Er, where are they logged? It doesn't say. Sure, I could read the fucking code
and work it out but I SHOULDN'T HAVE TO. It probably puts it in a file
somewhere, but for all the doumcnetation says it could build a factory of
nanomachines on the surface of the moon and write the log file there in big 6
meter high letters.

3\. interface of library too complicated

A library should be a black box that can be potentially big, exposing a small
interface to the outside world. That way, by learning a small, simple
interface, you get access to lots of functionality.

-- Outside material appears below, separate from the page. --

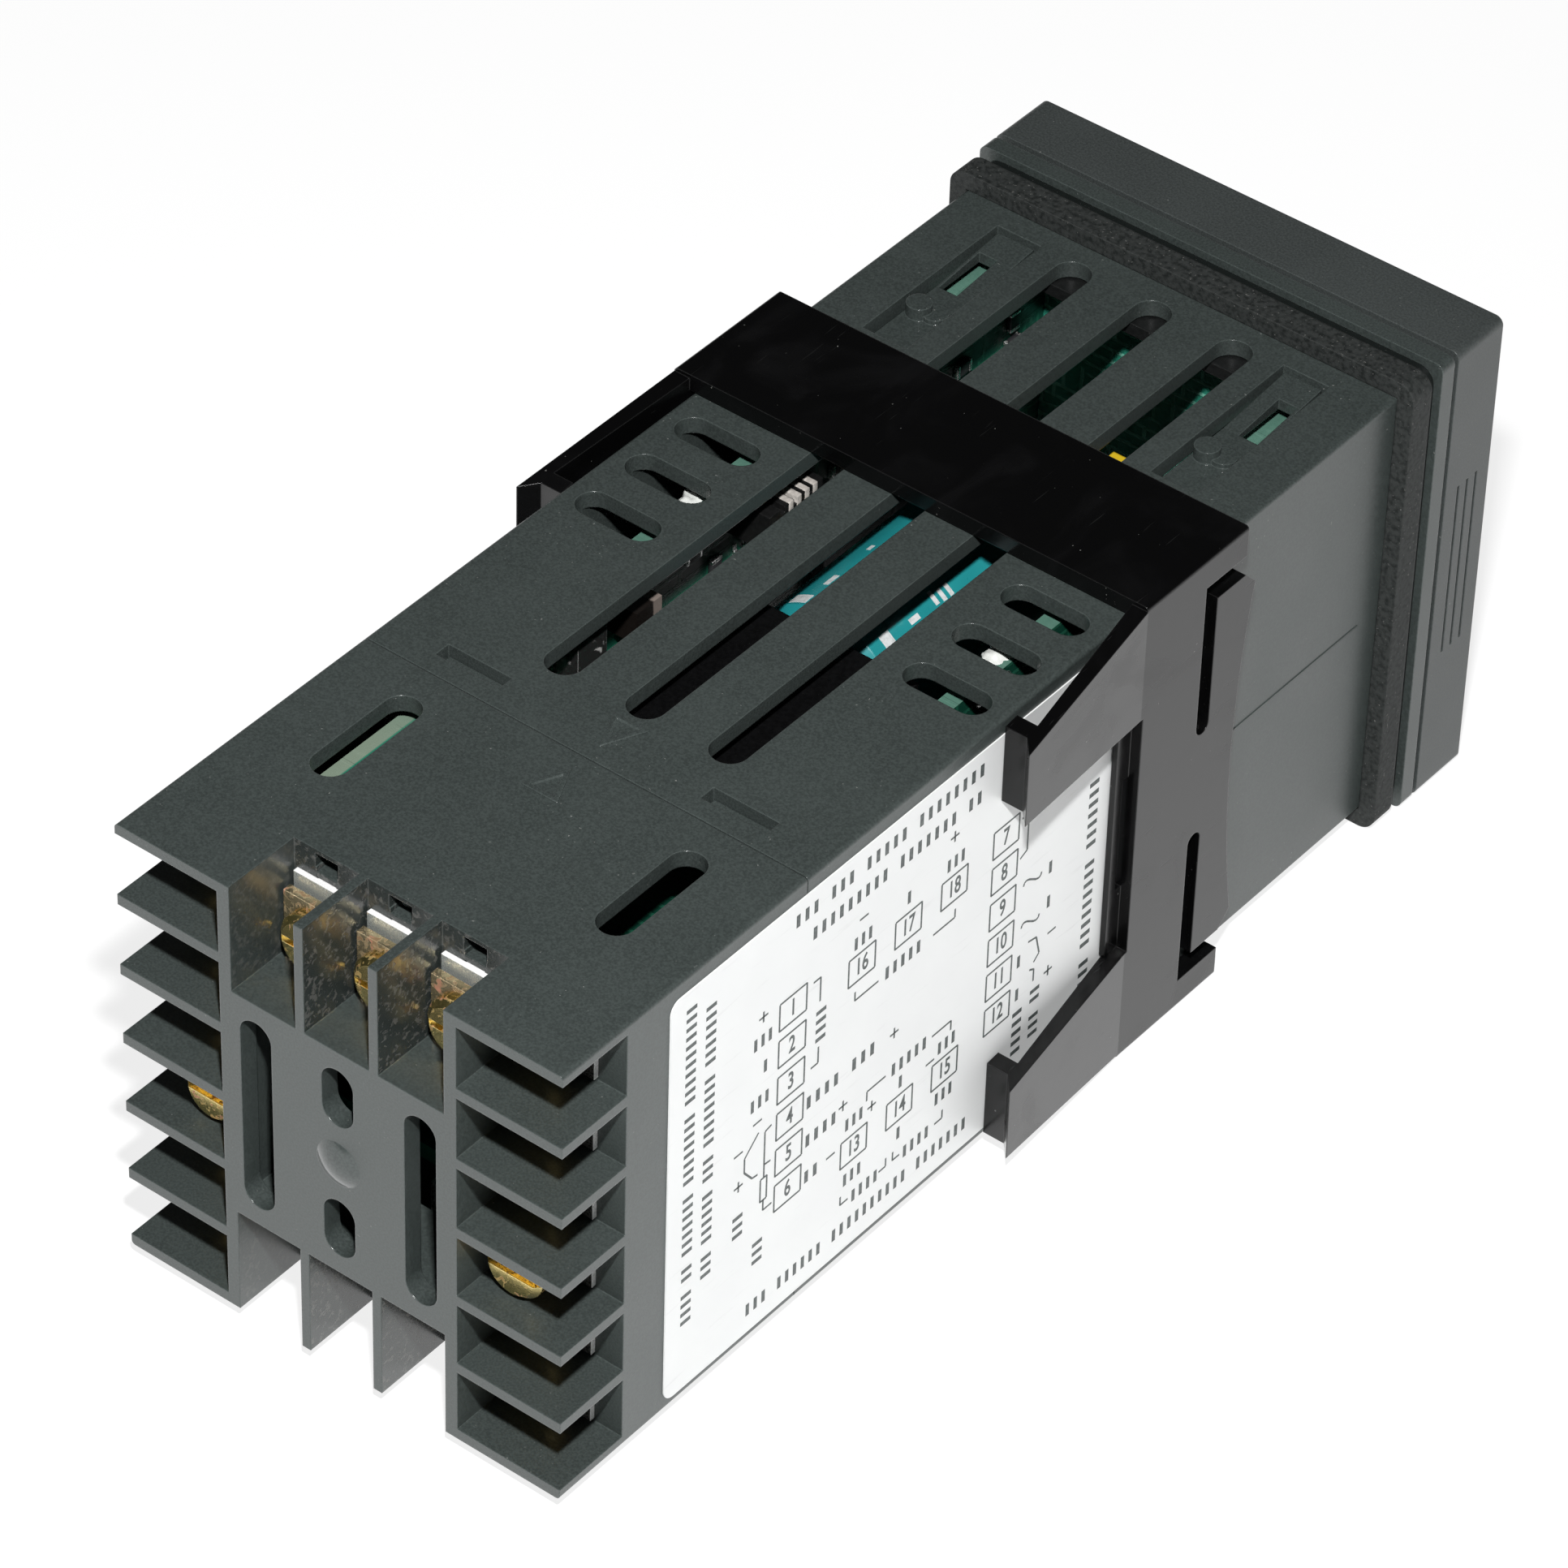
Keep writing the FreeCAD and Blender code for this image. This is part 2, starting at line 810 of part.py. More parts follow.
def clamp_tongue():
    """One tongue behind the band: it springs outwards and ends in a lug that bears on the sleeve."""
    root = clamp_end - sleeve_wall
    tip = clamp_end + tongue_length
    tip_outer = clamp_outer + tongue_flare
    lug_back = tip - lug_setback
    lug_front = lug_back - lug_length
    flank = tip_outer - tongue_thickness
    top_view = [
        (clamp_inner, root),
        (clamp_outer, root),
        (clamp_outer, clamp_end),
        (tip_outer, tip),
        (flank, lug_back),
        (clamp_inner, lug_back),
        (clamp_inner, lug_front),
        (flank - slide_gap, lug_front),
        (clamp_inner, clamp_end),
    ]
    low = -clamp_outer
    body = outline_prism([Vector(x, y, low) for x, y in top_view], along_z * (2 * clamp_outer))
    side_view = [
        (root, tongue_inner_height),
        (root, clamp_outer - sleeve_round),
        (clamp_end, clamp_outer - sleeve_round),
        (tip, tongue_tip_high),
        (tip, tongue_tip_low),
        (clamp_end, tongue_inner_height),
    ]
    start = clamp_inner - past
    outline = [Vector(start, y, z) for y, z in side_view]
    shape = outline_prism(outline, along_x * (tongue_flare + clamp_wall + 2 * past))
    return body.common(shape)


def mounting_clamp():
    """The sprung clamp that pulls the instrument against the panel."""
    bars = [clamp_edge_bar(), mirrored_x(clamp_edge_bar())]
    return joined(clamp_ring(), four_ways(clamp_tongue()) + bars)


def bezel_grips():
    """The fine upright grooves for the fingers on one side of the bezel."""
    middle = (bezel_rear + bezel_front) / 2
    grooves = []
    for i in range(grip_count):
        place = middle + (i - (grip_count - 1) / 2) * grip_pitch
        edges = (front_half - grip_depth, front_half + past)
        grooves.append(slab(edges, span(place, grip_width), span(0, grip_length)))
    return grooves


def front_bezel():
    """The front frame, open behind, with the window opening and the key openings."""
    shell = square_bar(front_half, bezel_front, bezel_rear, front_round)
    cavity = square_bar(front_half - bezel_wall, bezel_inner, bezel_rear + past)
    through = (bezel_front - past, bezel_inner + past)
    window = slab(span(0, window_width), through, span(window_centre, window_height))
    rebate = slab(
        span(0, window_width + 2 * window_lip),
        (bezel_front + bezel_face / 2, bezel_inner + past),
        span(window_centre, window_height + 2 * window_lip),
    )
    cuts = [cavity, window, rebate]
    for place in key_places:
        cuts.append(slab(span(place, key_width), through, span(key_centre, key_height)))
    for groove in bezel_grips():
        cuts += [groove, mirrored_x(groove)]
    return shell.cut(cuts)


def bezel_seal():
    """The thin rubber ring between the bezel and the sleeve's flange."""
    outer = front_half - gasket_step
    return square_ring(outer, bore_half + slide_gap, bezel_rear, flange_front - seat_gap, front_round)


def display_window():
    """The stepped clear panel in front of the digits."""
    front = bezel_front + slide_gap
    step = bezel_front + bezel_face / 2 + seat_gap
    back = front + window_thickness
    face = slab(
        span(0, window_width - 2 * slide_gap),
        (front, back),
        span(window_centre, window_height - 2 * slide_gap),
    )
    lip = slab(
        span(0, window_width + 2 * window_lip - 2 * slide_gap),
        (step, back),
        span(window_centre, window_height + 2 * window_lip - 2 * slide_gap),
    )
    return joined(face, [lip])


def board_carrier():
    """The inner frame: its collar lies in the bezel and its tube slides into the sleeve."""
    collar_outer = front_half - bezel_wall - slide_gap
    collar_inner = bore_half + slide_gap
    front = bezel_inner + slide_gap
    back = bezel_rear - slide_gap
    web_front = back - carrier_web
    tube_inner = carrier_half - carrier_wall
    collar = square_ring(collar_outer, collar_inner, front, back)
    web = square_ring(collar_outer, tube_inner, web_front, back)
    tube = square_ring(carrier_half, tube_inner, web_front, carrier_reach)
    return joined(collar, [web, tube])


def display_board():
    """The upright board behind the digits and keys."""
    half = board_half_height
    return slab((-half, half), (display_board_front, display_board_rear), (-half, half))


def display_block(width, height, centre):
    """A block of digits standing on the display board."""
    back = display_board_front - seat_gap
    return slab(span(0, width), (back - display_depth, back), span(centre, height))


def indicator_lamps():
    """The row of small lamps over the digits."""
    back = display_board_front - seat_gap
    lamps = []
    for i in range(lamp_count):
        place = (i - (lamp_count - 1) / 2) * lamp_pitch
        lamps.append(slab(span(place, lamp_width), (back - display_depth, back), span(lamp_level, lamp_height)))
    return Part.makeCompound(lamps)


def plunger_front():
    """The place of a switch plunger's front end."""
    return display_board_front - seat_gap - switch_height - key_travel - 2 * slide_gap


def key_switches():
    """The small push switches under the keys, each with a round well for its plunger."""
    back = display_board_front - seat_gap
    switches = []
    for place in key_places:
        body = slab(span(place, switch_side), (back - switch_height, back), span(key_centre, switch_side))
        well_end = plunger_front() + plunger_length + key_travel + 2 * slide_gap
        start = Vector(place, back - switch_height - past, key_centre)
        well = rod(plunger_radius + well_gap, start, Vector(place, well_end, key_centre))
        switches.append(body.cut(well))
    return Part.makeCompound(switches)


def key_cap(place):
    """A key: its cap in the bezel, a flange behind the face and a stem to the switch."""
    front = bezel_front - key_proud
    flange_front_face = bezel_inner + seat_gap
    flange_back = flange_front_face + key_flange_thickness
    cap = slab(
        span(place, key_width - 2 * key_play),
        (front, flange_back),
        span(key_centre, key_height - 2 * key_play),
    )
    rim_edges = [e for e in cap.Edges if e.CenterOfMass.y < front + 0.01]
    cap = cap.makeFillet(key_proud, rim_edges)
    flange = slab(
        span(place, key_width + 2 * key_flange),
        (flange_front_face, flange_back),
        span(key_centre, key_height + 2 * key_flange),
    )
    start = Vector(place, flange_back - seat_gap, key_centre)
    stem = rod(stem_radius, start, Vector(place, plunger_front() - seat_gap, key_centre))
    return joined(cap, [flange, stem])


def switch_plunger(place):
    """The plunger of one switch."""
    start = Vector(place, plunger_front(), key_centre)
    return rod(plunger_radius, start, start.add(along_y * plunger_length))


def side_board(side):
    """One of the two long upright boards, whose rear edge plugs into the side contacts."""
    front = display_board_rear + seat_gap
    half = board_half_height
    return slab((side * board_inner, side * board_outer), (front, board_rear), (-half, half))


def option_board():
    """The level board between the two long ones, narrowed at the rear where the contacts reach past it."""
    half = board_inner - slide_gap
    tail_half = half - fork_blade - 3 * slide_gap
    notch_front = board_rear - fork_reach - 3 * slide_gap
    wide = slab((-half, half), (option_front, notch_front), (option_level, option_top))
    tail = slab((-tail_half, tail_half), (option_front, option_rear), (option_level, option_top))
    return joined(wide, [tail])


def relay(index):
    """A sealed relay on the option board."""
    place = relay_middle + (index - 0.5) * relay_spacing
    front = option_front + relay_from_front
    low = option_top + seat_gap
    return slab(span(place, relay_width), (front, front + relay_length), (low, low + relay_height))


def board_links():
    """The plug strips that join the option boards to the processor board."""
    inner = board_inner - seat_gap
    low = option_top + seat_gap
    strip = slab((inner - link_width, inner), (link_back - link_length, link_back), (low, low + link_height))
    return Part.makeCompound(two_levels(strip))


def reservoir_capacitor():
    """The large smoothing capacitor, lying along the sleeve, with its two leads bent to the board."""
    centre = Vector(capacitor_across, capacitor_front, capacitor_up)
    waist = capacitor_radius - capacitor_rim
    belly = capacitor_length - 2 * capacitor_rim
    rim_front = Part.makeCone(waist, capacitor_radius, capacitor_rim, centre, along_y)
    belly_start = centre.add(along_y * capacitor_rim)
    can = rod(capacitor_radius, belly_start, belly_start.add(along_y * belly))
    rim_start = belly_start.add(along_y * belly)
    rim_rear = Part.makeCone(capacitor_radius, waist, capacitor_rim, rim_start, along_y)
    pieces = [rim_front, rim_rear]
    bend = capacitor_front - 3 * lead_radius
    for side in (-1, 1):
        height = capacitor_up + side * lead_spacing / 2
        inner = Vector(capacitor_across, capacitor_front + lead_radius, height)
        corner = Vector(capacitor_across, bend, height)
        pieces.append(rod(lead_radius, inner, corner.sub(along_y * lead_radius)))
        pieces.append(rod(lead_radius, corner, Vector(-board_inner + seat_gap, bend, height)))
    return joined(can, pieces)


def film_capacitor():
    """The flat mains filter capacitor."""
    inner = -board_inner + seat_gap
    return slab((inner, inner + film_width), (film_front, film_front + film_length), (film_low, film_low + film_height))


def core_box():
    """The ends of the transformer core along each axis."""
    inner = -board_inner + core_standoff
    return (inner, inner + core_width), (core_front, core_front + core_length), (core_low, core_low + core_height)


def transformer_core():
    """The transformer's ferrite core: a frame with a leg across its middle."""
    x, y, z = core_box()
    body = slab(x, y, z)
    middle = (z[0] + z[1]) / 2
    window_y = (y[0] + core_leg, y[1] - core_leg)
    through = (x[0] - past, x[1] + past)
    upper = slab(through, window_y, (middle + core_leg / 2, z[1] - core_leg / 2))
    lower = slab(through, window_y, (z[0] + core_leg / 2, middle - core_leg / 2))
    return body.cut([upper, lower])


def transformer_winding():
    """The taped winding round the core's middle leg, with the foot that stands on the board."""
    x, y, z = core_box()
    middle = (z[0] + z[1]) / 2
    along = (y[0] + core_leg + slide_gap, y[1] - core_leg - slide_gap)
    outer = core_height / 2 - core_leg / 2 - slide_gap
    across = (x[0] - winding_overhang, x[1] + winding_overhang)
    coil = slab(across, along, (middle - outer, middle + outer))
    leg_x = (x[0] - seat_gap, x[1] + seat_gap)
    leg = slab(leg_x, (along[0] - past, along[1] + past), span(middle, core_leg + 2 * slide_gap))
    foot = slab((-board_inner + seat_gap, across[0]), along, (middle - outer, middle + outer))
    return joined(coil.cut(leg), [foot])


def on_processor_board(length, width, height, front, low):
    """The block of a component standing on the processor board's inner face."""
    inner = board_inner - seat_gap
    return slab((inner - height, inner), (front, front + length), (low, low + width))


def pin_header():
    """The white test connector, with a gap between its ways."""
    body = on_processor_board(header_length, header_width, header_height, header_front, header_low)
    pitch = header_length / header_ways
    gap = pitch / 3
    top = header_low + header_width
    cuts = []
    for i in range(1, header_ways):
        place = header_front + i * pitch
        inward = (board_inner - header_height - past, board_inner - header_height / 2)
        cuts.append(slab(inward, span(place, gap), (top - gap, top + past)))
    return body.cut(cuts)


def couplers():
    """The row of signal couplers low on the processor board."""
    parts = []
    for i in range(coupler_count):
        front = coupler_front + i * coupler_pitch
        parts.append(on_processor_board(coupler_length, coupler_width, coupler_height, front, coupler_low))
    return Part.makeCompound(parts)


def build_housing():
    """Everything that stays in the panel."""
    save("housing_sleeve", housing_sleeve())
    save("terminal_block", terminal_block())
    save("panel_gasket", panel_gasket())
    save("terminal_label", terminal_label())
    side_groups = {
        "terminal_contacts": [side_contact(height) for height in side_bay_heights],
        "wire_saddles": [side_saddle(height) for height in side_bay_heights],
        "terminal_screws": side_screws(),
    }
    for name, group in side_groups.items():
        save(f"{name}_left", Part.makeCompound(group))
        save(f"{name}_right", Part.makeCompound([mirrored_x(one) for one in group]))
    end_groups = {
        "terminal_contacts": [end_contact(across) for across in end_bay_places],
        "wire_saddles": [end_saddle(across) for across in end_bay_places],
        "terminal_screws": end_screws(),
    }
    for name, group in end_groups.items():
        save(f"{name}_top", Part.makeCompound(group))
        save(f"{name}_bottom", Part.makeCompound([mirrored_z(one) for one in group]))


def build_front():
    """The frame, window and keys of the plug-in unit."""
    save("front_bezel", front_bezel())
    save("bezel_seal", bezel_seal())
    save("display_window", display_window())
    save("board_carrier", board_carrier())
    save("display_board", display_board())
    save("upper_display", display_block(upper_display_width, upper_display_height, upper_display_centre))
    save("lower_display", display_block(lower_display_width, lower_display_height, lower_display_centre))
    save("indicator_lamps", indicator_lamps())
    save("key_switches", key_switches())
    for i, place in enumerate(key_places, start=1):
        save(f"key_{i}", key_cap(place))
        save(f"switch_plunger_{i}", switch_plunger(place))


def build_boards():
    """The boards of the plug-in unit and what stands on them."""
    save("processor_board", side_board(1))
    save("power_board", side_board(-1))
    save("upper_option_board", option_board())
    save("lower_option_board", mirrored_z(option_board()))
    for index, name in enumerate(("right", "left")):
        save(f"upper_relay_{name}", relay(index))
        save(f"lower_relay_{name}", mirrored_z(relay(index)))
    save("board_links", board_links())
    save("reservoir_capacitor", reservoir_capacitor())
    save("film_capacitor", film_capacitor())
    save("transformer_core", transformer_core())
    save("transformer_winding", transformer_winding())
    save("processor_chip", on_processor_board(chip_side, chip_side, chip_height, chip_front, -chip_side / 2))
    save("pin_header", pin_header())
    save("bead_capacitor", on_processor_board(bead_length, bead_height, bead_height, bead_front, bead_low))
    save(
        "crystal",
        on_processor_board(crystal_length, crystal_width, crystal_height, crystal_front, crystal_low),
    )
    save("couplers", couplers())


os.makedirs("parts", exist_ok=True)
build_housing()
save("mounting_clamp", mounting_clamp())
build_front()
build_boards()
print(f"overall depth {rear - bezel_front + key_proud:.1f} mm, behind the panel {rear:.1f} mm")
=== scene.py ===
# %% [markdown]
# # A temperature controller for a control panel, dressed in Blender
# The CAD model is a fixed frame of separate solids. This lesson gives every solid a finish, adds the
# thin things that a solid model leaves out, such as print, solder and digits, and sets up the picture.
# Sizes are written in millimetres and turned into Blender's metres where they are used.

# %% Load the frame
import bpy
import json
import math
from mathutils import Matrix, Vector


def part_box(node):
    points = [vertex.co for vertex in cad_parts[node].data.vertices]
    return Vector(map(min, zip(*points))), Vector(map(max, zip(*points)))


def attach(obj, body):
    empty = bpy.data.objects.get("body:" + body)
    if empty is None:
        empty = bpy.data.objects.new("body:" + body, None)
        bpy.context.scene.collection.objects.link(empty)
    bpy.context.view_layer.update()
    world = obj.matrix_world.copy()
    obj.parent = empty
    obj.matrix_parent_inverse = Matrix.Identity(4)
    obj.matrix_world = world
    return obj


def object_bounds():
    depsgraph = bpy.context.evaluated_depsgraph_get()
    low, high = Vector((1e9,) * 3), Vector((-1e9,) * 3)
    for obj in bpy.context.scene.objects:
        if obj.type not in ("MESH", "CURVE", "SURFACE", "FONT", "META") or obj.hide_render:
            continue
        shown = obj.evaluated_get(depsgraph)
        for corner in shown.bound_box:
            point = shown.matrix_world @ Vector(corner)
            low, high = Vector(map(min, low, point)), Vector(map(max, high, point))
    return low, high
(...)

It's quite simple to register a function with the xmlrpc server:

    
    
       def myFunction(aString):
          return "x" + aString = "x"
    
       server = SimpleXMLRPCServer(("localhost", 8000))
       server.register_function(myFunction, "myFunction")
    

This is fine, and you can omit the 2nd argument to register_function() if you
wish; also fine.

But there also a way of registering as functions all (or some) of the methods
of an instance of a class, using the call register_instance(). This is more
compex than it needs to be and figurung out how to use this function is
impossible (for me at least) without extensive examples. However, this
function is superfluous -- if I want to expose all the methods of an object as
remotely-callable procedures, I can do it myself by making iterated calls to
register_function().

------
hxa7241
This is a dichotomy. Complexity is really many choices and detailed control.
The real barrier to simplicity is reaching a firm decision. You either have
flexibility or simplicity.

Once the larger community decides what it wants, and how to do it, all the
complexity disappears inside the machinery. Writing web-apps doesn't require
low-level network wrangling, because the choice of TCP/IP etc. has been made:
you simply use it as it is given. The higher levels of web-apps still present
more complexity than they ought, though -- so we still haven't made enough
limiting choices.

Overall though, the prognosis would seem bad: It is the essence of software to
be parameterisable, to be changable. So it will always be able to produce
choices at a greater rate than they can be well-chosen.

------
tyn
"Simple things should be simple and complex things should be possible"

"Simple things should be simple" is the author's point. I agree.